My therapist told me that EVERYTHING is up to him.

Keep going to your therapist. Let her help you keep your head on straight. She is right. There is NOTHING you can do for a person who wants no help. They will undo it all faster than you can think.

Your son is with his dad---my son's dad kept on and on and on, too, for a long time after I stopped. Let that be enough. Relax into that. Even though you and I know it's enabling...again to try to figure things out for someone who will have NONE of it---throws the card in the trash can as he is walking out the door...just go on that trip and know your exhusband is the first line of defense here, for now. Until he "gets it" too, and he will, in time, when he is ready.

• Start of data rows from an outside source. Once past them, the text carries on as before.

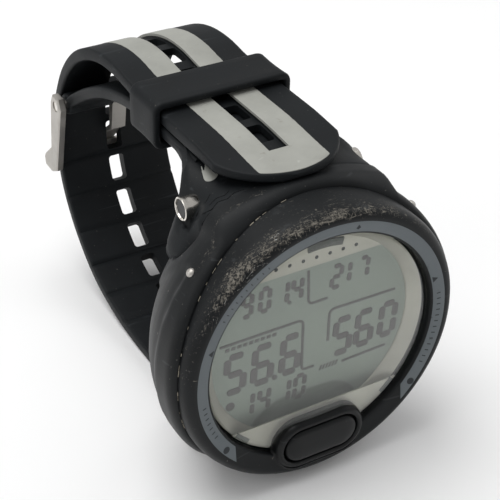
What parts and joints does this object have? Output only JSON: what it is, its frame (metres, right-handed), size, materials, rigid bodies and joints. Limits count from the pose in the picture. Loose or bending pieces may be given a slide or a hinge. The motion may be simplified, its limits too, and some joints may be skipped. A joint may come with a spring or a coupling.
{
  "type": "wrist dive computer",
  "caption": "Round wrist dive computer with a raised bezel, domed display, one push button and a buckled pin-and-hole strap.",
  "frame": {"origin": "middle of the footprint, on the plane the strap and the case rest on", "axes": "+X to the display's 3 o'clock, +Z to its 12 o'clock, display facing -Y, wrist side +Y"},
  "size_m": [0.065, 0.1014, 0.0705],
  "materials": {
    "black_plastic": "fine matt texture, rubbed smooth on the edges",
    "grey_print": "matt grey ring let into the bezel",
    "lens_clear": "polished clear",
    "silver_mask": "satin champagne silver",
    "lcd_stack": "grey green reflective display",
    "white_plastic": "moulded",
    "circuit_green": "solder mask",
    "black_rubber": "satin moulded elastomer",
    "grey_rubber": "matt inlay",
    "steel": "satin stainless",
    "brass": "plain"
  },
  "bodies": {
    "computer": {"case_body": "black_plastic", "bezel": "black_plastic", "case_back": "black_plastic", "processor_chip": "black_plastic", "memory_chip": "black_plastic", "mode_switch": "black_plastic", "bezel_inlay": "grey_print", "lens": "lens_clear", "display_mask": "silver_mask", "lcd_panel": "lcd_stack", "backlight": "white_plastic", "chassis": "white_plastic", "circuit_board": "circuit_green", "lens_gasket": "black_rubber", "elastomer_strip": "black_rubber", "case_back_gasket": "black_rubber", "strap_short": "black_rubber", "strap_long": "black_rubber", "strap_short_stripe_left": "grey_rubber", "strap_short_stripe_right": "grey_rubber", "strap_long_stripes": "grey_rubber", "water_contact_left": "steel", "water_contact_right": "steel", "pressure_sensor": "steel", "coin_cell": "steel", "case_back_screw_1": "steel", "case_back_screw_2": "steel", "case_back_screw_3": "steel", "case_back_screw_4": "steel", "strap_pin_top": "steel", "strap_pin_bottom": "steel", "buzzer": "brass", "contact_minus": "brass", "contact_plus": "brass"},
    "mode_button": {"button_cap": "black_rubber", "button_stem": "steel", "button_seal": "black_rubber"},
    "strap_keeper": {"keeper": "black_rubber"},
    "buckle": {"buckle_frame": "steel", "buckle_bar": "steel"},
    "tongue": {"buckle_tongue": "steel"},
    "battery_door": {"battery_cap": "black_plastic", "battery_cap_seal": "black_rubber"}
  },
  "joints": [
    {"name": "button_press", "type": "slide", "parent": "computer", "child": "mode_button", "axis": [0, 1, 0], "range_m": [0, 0.0009], "stiffness_N_per_m": 2000, "springref_m": -0.0003},
    {"name": "keeper_slide", "type": "slide", "parent": "computer", "child": "strap_keeper", "axis": [0, -1, 0], "range_m": [-0.004, 0.005]},
    {"name": "buckle_hinge", "type": "hinge", "parent": "computer", "child": "buckle", "pos_m": [0, 0.0406, 0.0472], "axis": [1, 0, 0], "range_deg": [0, 3]},
    {"name": "tongue_hinge", "type": "hinge", "parent": "computer", "child": "tongue", "pos_m": [0, 0.0406, 0.0472], "axis": [1, 0, 0], "range_deg": [0, 3]},
    {"name": "battery_cap_turn", "type": "hinge", "parent": "computer", "child": "battery_door", "pos_m": [0, -0.027, 0.0326], "axis": [0, 1, 0], "range_deg": [0, 40]}
  ],
  "couplings": [
    {"joint": "tongue_hinge", "follows": "buckle_hinge", "ratio": 1}
  ]
}
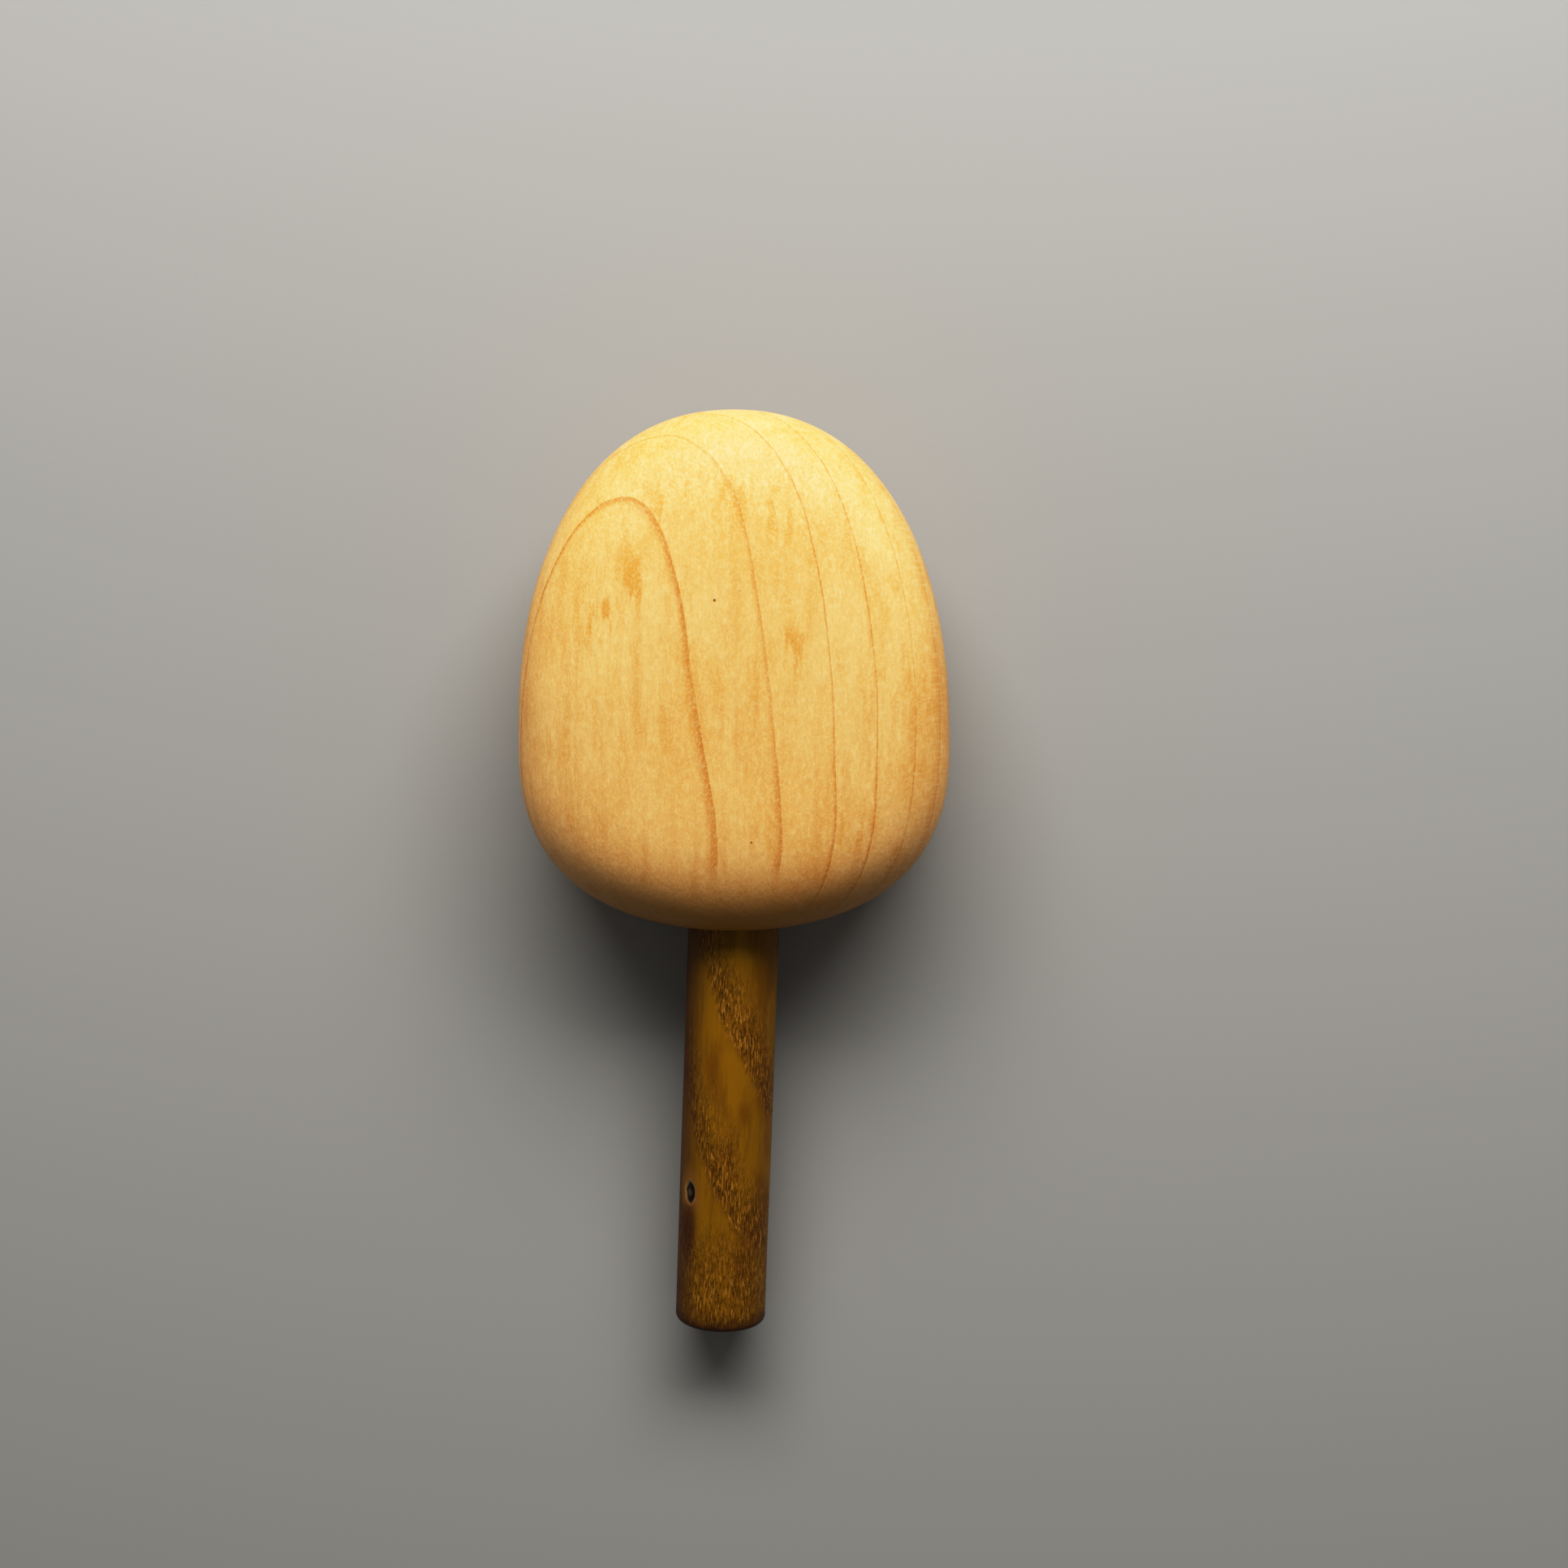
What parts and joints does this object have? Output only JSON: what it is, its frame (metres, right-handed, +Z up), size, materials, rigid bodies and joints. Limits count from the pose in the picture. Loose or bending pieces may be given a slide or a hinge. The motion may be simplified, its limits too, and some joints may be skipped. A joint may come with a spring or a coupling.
{
  "type": "baby rattle",
  "caption": "Wooden baby rattle: a flattened egg-shaped head of pale wood on a straight dark dowel handle, with loose wooden balls sealed inside that roll when it is shaken.",
  "frame": {"origin": "under the middle of the bounding box, on the surface that the rattle lies on", "axes": "+Y towards the top of the head, the handle towards -Y, +X to the right seen from the front face, +Z up out of the front face, as the rattle lies on its back"},
  "size_m": [0.0621, 0.1336, 0.0306],
  "materials": {
    "pale_wood": "satin",
    "dark_wood": "satin",
    "inner_wood": "matte"
  },
  "bodies": {
    "rattle": {"front_shell": "pale_wood", "rear_shell": "pale_wood", "handle": "dark_wood", "locating_dowel_left": "inner_wood", "locating_dowel_right": "inner_wood"},
    "ball_1": {"rattle_ball_1": "inner_wood"},
    "ball_2": {"rattle_ball_2": "inner_wood"},
    "ball_3": {"rattle_ball_3": "inner_wood"},
    "ball_4": {"rattle_ball_4": "inner_wood"},
    "ball_5": {"rattle_ball_5": "inner_wood"}
  },
  "joints": [
    {"name": "ball_1_roll", "type": "slide", "parent": "rattle", "child": "ball_1", "axis": [0, 0.9959, 0.0901], "range_m": [0, 0.0289]},
    {"name": "ball_2_roll", "type": "slide", "parent": "rattle", "child": "ball_2", "axis": [0, 0.9959, 0.0901], "range_m": [0, 0.0289]},
    {"name": "ball_3_roll", "type": "slide", "parent": "rattle", "child": "ball_3", "axis": [0, 0.9959, 0.0901], "range_m": [0, 0.0289]},
    {"name": "ball_4_roll", "type": "slide", "parent": "rattle", "child": "ball_4", "axis": [0, 0.9959, 0.0901], "range_m": [0, 0.0289]},
    {"name": "ball_5_roll", "type": "slide", "parent": "rattle", "child": "ball_5", "axis": [0, 0.9959, 0.0901], "range_m": [0, 0.0289]}
  ]
}
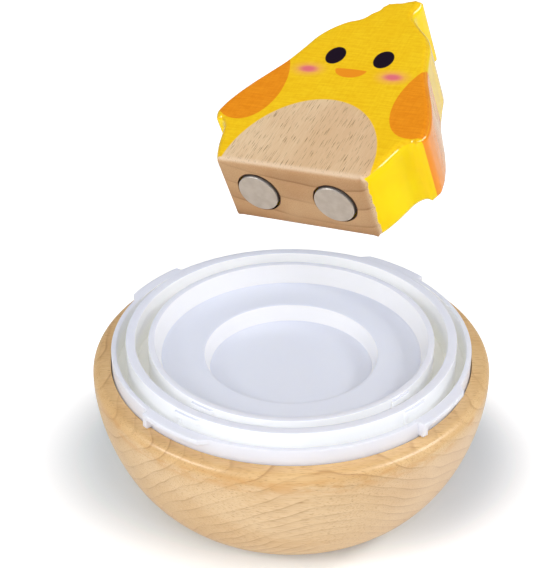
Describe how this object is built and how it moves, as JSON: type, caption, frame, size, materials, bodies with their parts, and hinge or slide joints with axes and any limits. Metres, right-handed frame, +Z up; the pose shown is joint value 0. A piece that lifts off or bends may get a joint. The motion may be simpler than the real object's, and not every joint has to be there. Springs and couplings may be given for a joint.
{
  "type": "stacking toy",
  "caption": "Turned wooden bowl with a white tray of concentric ring walls and a round magnetic recess, and a shaped wooden chick that stands in it, held above.",
  "frame": {"origin": "centre of the bowl's flat foot", "axes": "+Z up out of the tray, the viewer on the -Y side, +X to the viewer's right"},
  "size_m": [0.1216, 0.1298, 0.1656],
  "materials": {
    "beech": "pale beech, finely sanded, clear satin lacquer",
    "white_plastic": "moulded white plastic, satin gloss",
    "nickel_plate": "nickel plate over a magnet",
    "cover_plastic": "moulded white plastic, fine matt",
    "zinc_steel": "zinc-plated steel",
    "painted_beech": "beech block: printed front, glossy yellow paint on the sides, bare at the belly and foot",
    "disc_steel": "turned steel, satin, with fine scratches"
  },
  "bodies": {
    "base": {"wood_bowl": "beech", "ring_tray": "white_plastic", "base_magnet_left": "nickel_plate", "base_magnet_right": "nickel_plate", "magnet_cover": "cover_plastic", "cover_screw_a": "zinc_steel", "cover_screw_b": "zinc_steel", "tray_screw_a": "zinc_steel", "tray_screw_b": "zinc_steel", "tray_screw_c": "zinc_steel", "tray_screw_d": "zinc_steel"},
    "chick": {"chick_body": "painted_beech", "chick_disc_left": "disc_steel", "chick_disc_right": "disc_steel"}
  },
  "joints": [
    {"name": "chick_swing", "type": "hinge", "parent": "base", "child": "chick", "pos_m": [0.04829, -0.00105, 0.11019], "axis": [-0.5685, 0.6775, 0.4667], "range_deg": [-82.76, 0]}
  ]
}
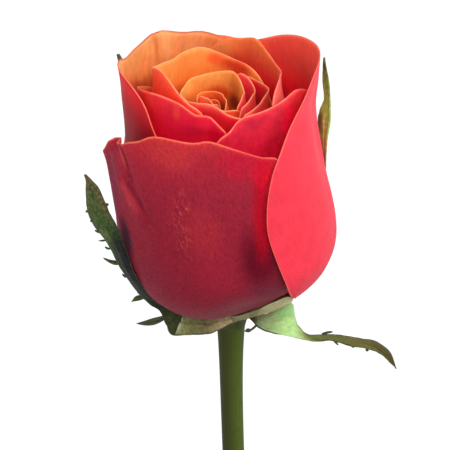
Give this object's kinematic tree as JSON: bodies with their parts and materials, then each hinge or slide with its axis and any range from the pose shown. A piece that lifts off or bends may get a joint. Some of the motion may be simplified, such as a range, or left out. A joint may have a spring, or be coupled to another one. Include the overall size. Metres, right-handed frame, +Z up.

I used to be both furious and grateful that my ex-husband, Difficult Child's dad, kept on and on after I stopped. He prolonged the inevitable---the day when everybody finally stopped and my Difficult Child had to face himself full on---and perhaps helping to kill him in the meantime, but he also gave me peace knowing someone who loved him was on guard. It's crazy-making, all fo this.

BG...you have come miles and miles. Keep going. You cannot fix this. I wish you could, but you can't. Go, and enjoy and rest and breathe and dance and just be.

It will all be here when you get back.
 

blackgnat

Active Member
Thanks for all the wisdom and support. I will be going on my trip and never had any intention of cancelling it-that would really be giving him too much control!

Latest is a text from him last night, that he was being arrested. He has only been on his own since Thursday. Not sure if I can take this...
 

blackgnat

Active Member
Just got a call from him. He's not on jail. He THINKS he got arrested and released with a warning but can't remember. Because he bought some Valium from a kid and drank wine, so blacked out. He wanted money because he left his backpack at a guy's house but doesn't know where it is and his phone charger is in there and could I give him money for a new charger? No.

I am so dysfunctional that this news is more heartening to me than the prospect of him being in jail though I do agree that he's safer there. This new development is business as usual and I 'm familiar with the chaos...
 

Childofmine

one day at a time
Oh, BG I'm sorry. When do you leave?????? Sooner the better. Once you're across the Pond, that will be a good thing. Release him to God/Your Higher Power/The Universe/A force for Good...whatever you want to call it.

Your job is done. He is 27 years old (by your signature). Let him go, love him from a distance, encourage and support him verbally...let him go. He is his own Master now. Let him discover his own life.

I know it's easier said than done, and I don't think it's happenstance that you are going on a long trip right now. There is a Higher Power at work here.
 

pasajes4

Well-Known Member
BG, I have no words of wisdom to share. We are all here for you as you navigate the heartbreaking circumstances our children put themselves in. I hope you can go on your trip and enjoy the experience.
 

Crayola13

Well-Known Member
Considering how many prostitutes in my town have been killed by their customers, your son is safer in jail. It's only a misdemeanor. If the sentence was longer, several girls in my city might still be alive today. He wouldn't have forgotten about the charger if he hadn't mixed Valium with wine. Tell him that is a consequence of taking a drug like Valium because it wipes out your memory.